En wat zijn die ‘incidenten’ dan? Kort geleden trok het COC nog aan de bel over alarmerende homohaat in centra als deze.
“Er zijn soorten en maten incidenten. Steeds de rookmelders onklaar maken, pesterijen, discriminatie, maar ook een echtelijke ruzie die uitliep op een steekpartij.
“Hier in Alphen zijn acht incidenten geweest, eigenlijk van alles wat je in een klein dorp ook kan verwachten, diefstal, discriminatie. In Budel ging een gerucht over een ruzie met een vuurwapen, maar dat vuurwapen is na onderzoek niet aangetroffen.
“Het komt voor dat niet ons personeel de incidenten oplost, maar de asielzoekers zelf. Onlangs was er in Middelburg een grote vechtpartij doordat een Irakees jongetje en Somalisch jongetje ruzie hadden om een meisje. Dat liep enorm uit de hand tussen die bevolkingsgroepen. Uiteindelijk zijn we gaan zitten met de oudste Irakese man en de oudste Somalische man en die hebben dat als stamoudsten uitgepraat, waardoor ‘hun mensen’ rustig bleven.
“Senioren zijn ook goed om de asielzoekers een zeker realiteitsbesef bij te brengen. Die vertellen de rest ook dat ze niet te hoge verwachtingen moeten hebben en dat het maar de vraag is of ze overal in Nederland met open armen worden ontvangen. Ze temperen de verwachtingen.”
Ons bereiken ook berichten dat asielzoekers nogal veeleisend kunnen zijn. Het verhaal dat asielzoekers betere opvang eisen en weigeren op bepaalde lokaties uit de bus te stappen is een hardnekkig rondzingend gerucht.

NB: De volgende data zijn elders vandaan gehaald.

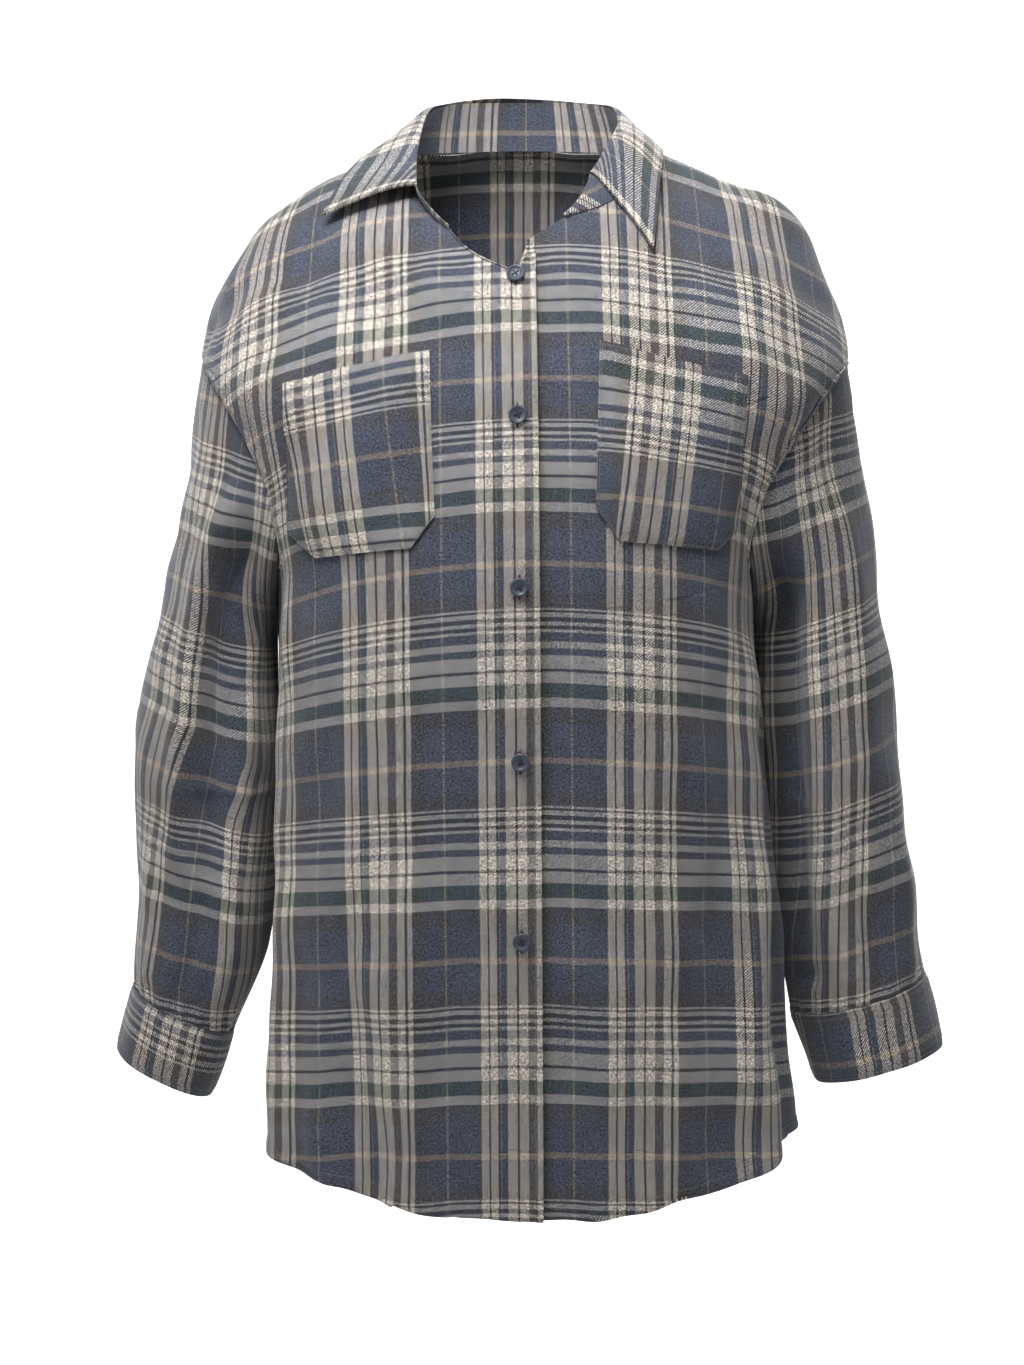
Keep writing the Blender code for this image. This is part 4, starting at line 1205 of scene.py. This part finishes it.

“Soms komt het voor dat asielzoekers opvang weigeren. In voorkomende gevallen zijn zij gewend geweest aan redelijk comfort, maar worden dan naar bijvoorbeeld het tentenkamp in Heumensoord gestuurd . Dan weigeren ze naar binnen te gaan. Wij zeggen in dat geval: take it or leave it. Als asielzoeker of vluchteling heb je recht op opvang, maar je bent niet verplicht het te nemen. Wij willen dat het liefst voorkomen. Mensen op straat zetten is onze laatste optie.”
Als we via de luchtplaats naar de uitgang gaan, passeren we een paar gehoofddoekte vrouwen. “Goedemorgen.”
“Goedemorgen.”
Sommige mannen heffen hun gezicht naar de zonnestralen die een deel van de binnenplaats beschijnen. De meesten staren naar hun telefoonschermen en kijken kort op als we langslopen.